Szczęśliwy finał poszukiwań 41-letniego mężczyzny.
Jeleniogórscy policjanci wspólnie ze strażakami i GOPR-em wczoraj szukali 41-letnigo mieszkańca powiatu karkonoskiego, którego zaginięcie zgłosiła matka. Kobieta była zaniepokojona, ponieważ syn wyszedł z domu, był w bardzo złej kondycji psychicznej. Istniało zagrożenie, że może on targnąć się na swoje życie. Po około 3 godzinach poszukiwań mężczyzna został odnaleziony.
12 maja br. około godziny 13.30 policjanci z Komisariatu II Policji w Jeleniej Górze zostali powiadomieni przez matkę o zaginięciu jej 41-letniego syna.

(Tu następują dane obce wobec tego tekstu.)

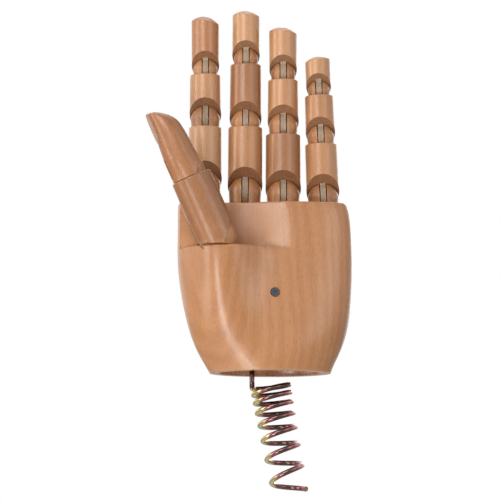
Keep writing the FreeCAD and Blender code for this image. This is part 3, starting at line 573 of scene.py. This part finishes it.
class PlaceStudio(bpy.types.Operator):
    """Set the floor, the softboxes, the white surroundings and the camera"""

    bl_idname = "wooden_hand.place_studio"
    bl_label = "Studio"

    def execute(self, context):
        settings = context.scene.hand_studio
        bpy.ops.mesh.primitive_plane_add(size=FLOOR_SIZE, location=(0, 0, -settings.floor_drop))
        floor = context.object
        floor.name = "studio_floor"
        floor.data.materials.append(self.floor_paper(settings))
        self.light_world(context.scene)
        for name, (place, width, height, power) in SOFTBOXES.items():
            softbox(name, place, width, height, power)
        self.place_camera(context.scene, settings)
        return {"FINISHED"}

    def floor_paper(self, settings):
        """Matt paper that looks nearly white to the camera and still takes the hand's shadow."""
        finish = Finish.of_material("floor paper")
        fibres = finish.noise(finish.place(), 0.02, detail=2)
        colour = finish.blend(fibres * 0.06, settings.floor, shade(settings.floor, 0.9))
        matt = finish.node("ShaderNodeBsdfPrincipled", {}, {"Base Color": colour, "Roughness": 0.9}, "BSDF")
        bright = finish.node("ShaderNodeEmission", {}, {"Color": colour, "Strength": PAPER_GLOW})
        seen = finish.node("ShaderNodeLightPath", {}, {}, "Is Camera Ray")
        paper = finish.node("ShaderNodeMixShader", {}, {0: seen * PAPER_GLOW_SHARE, 1: matt, 2: bright})
        return finish.finished(paper, "ShaderNodeOutputMaterial")

    def light_world(self, scene):
        """White to the camera and in the metal, and dimmer as light on the hand."""
        finish = Finish(bpy.data.worlds.new("white surroundings"))
        seen = finish.node("ShaderNodeLightPath", {}, {}, "Is Camera Ray")
        for ray in ("Is Transmission Ray", "Is Glossy Ray"):
            seen = seen.maths("MAXIMUM", seen, finish.node("ShaderNodeLightPath", {}, {}, ray))
        dim, white = (
            finish.node("ShaderNodeBackground", {}, {"Color": (1, 1, 1), "Strength": strength})
            for strength in (SURROUNDINGS_LIGHT, SURROUNDINGS_SEEN)
        )
        light = finish.node("ShaderNodeMixShader", {}, {0: seen, 1: dim, 2: white})
        scene.world = finish.finished(light, "ShaderNodeOutputWorld")

    def place_camera(self, scene, settings):
        lens = bpy.data.cameras.new("camera")
        lens.sensor_width = SENSOR_WIDTH
        lens.lens = SENSOR_WIDTH * settings.distance / (PICTURE_SIZE * settings.pixel)
        lens.clip_start = 0.05
        lens.clip_end = 20
        camera = bpy.data.objects.new("camera", lens)
        back = Vector((0, -math.cos(settings.rise), math.sin(settings.rise))) * settings.distance
        camera.location = VIEW_CENTRE + back
        scene.collection.objects.link(camera)
        aim(camera, VIEW_CENTRE)
        scene.camera = camera
        scene.view_settings.view_transform = "Standard"


class HandPanel(bpy.types.Panel):
    """Lists the hand's pieces and settings"""

    bl_idname = "VIEW3D_PT_wooden_hand"
    bl_label = "Wooden hand"
    bl_space_type = "VIEW_3D"
    bl_region_type = "UI"
    bl_category = "Wooden hand"

    def draw(self, context):
        layout = self.layout
        for group in ("hand_wood", "hand_spring", "hand_studio"):
            settings = getattr(context.scene, group)
            box = layout.box()
            for name in settings.__annotations__:
                box.prop(settings, name)
        for operator in OPERATORS:
            layout.operator(operator.bl_idname)


SETTINGS = {"hand_wood": WoodSettings, "hand_spring": SpringSettings, "hand_studio": StudioSettings}
OPERATORS = (DressPalm, DressSegments, DressHeads, DressTongues, DressPins, DressSpring, PlaceStudio)


def register():
    for group in SETTINGS.values():
        bpy.utils.register_class(group)
    for name, group in SETTINGS.items():
        setattr(bpy.types.Scene, name, bpy.props.PointerProperty(type=group))
    for operator in OPERATORS:
        bpy.utils.register_class(operator)
    bpy.utils.register_class(HandPanel)


def unregister():
    bpy.utils.unregister_class(HandPanel)
    for operator in reversed(OPERATORS):
        bpy.utils.unregister_class(operator)
    for name, group in reversed(SETTINGS.items()):
        delattr(bpy.types.Scene, name)
        bpy.utils.unregister_class(group)


def main():
    register()
    bpy.ops.wooden_hand.dress_palm()
    bpy.ops.wooden_hand.dress_segments()
    bpy.ops.wooden_hand.dress_heads()
    bpy.ops.wooden_hand.dress_tongues()
    bpy.ops.wooden_hand.dress_pins()
    bpy.ops.wooden_hand.dress_spring()
    bpy.ops.wooden_hand.place_studio()


if __name__ == "__main__":
    main()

Kobieta była zaniepokojona, gdyż był on w złym stanie psychicznym i istniało prawdopodobieństwo, że może on targnąć się na swoje życie.
Jeleniogórscy policjanci, strażacy oraz ratownicy GOPR rozpoczęli poszukiwania 41-latka. Sprawdzono szpitale, pogotowie, a także teren w pobliżu miejsca zamieszkania. Po około 3 godzinach policjanci uzyskali informację, że poszukiwany mężczyzna najprawdopodobniej znajduje się na przystanku autobusowym w Michałowicach. Informację tę przekazał kolega zaginionego, który wraz z nim oczekiwał na przyjazd policjantów.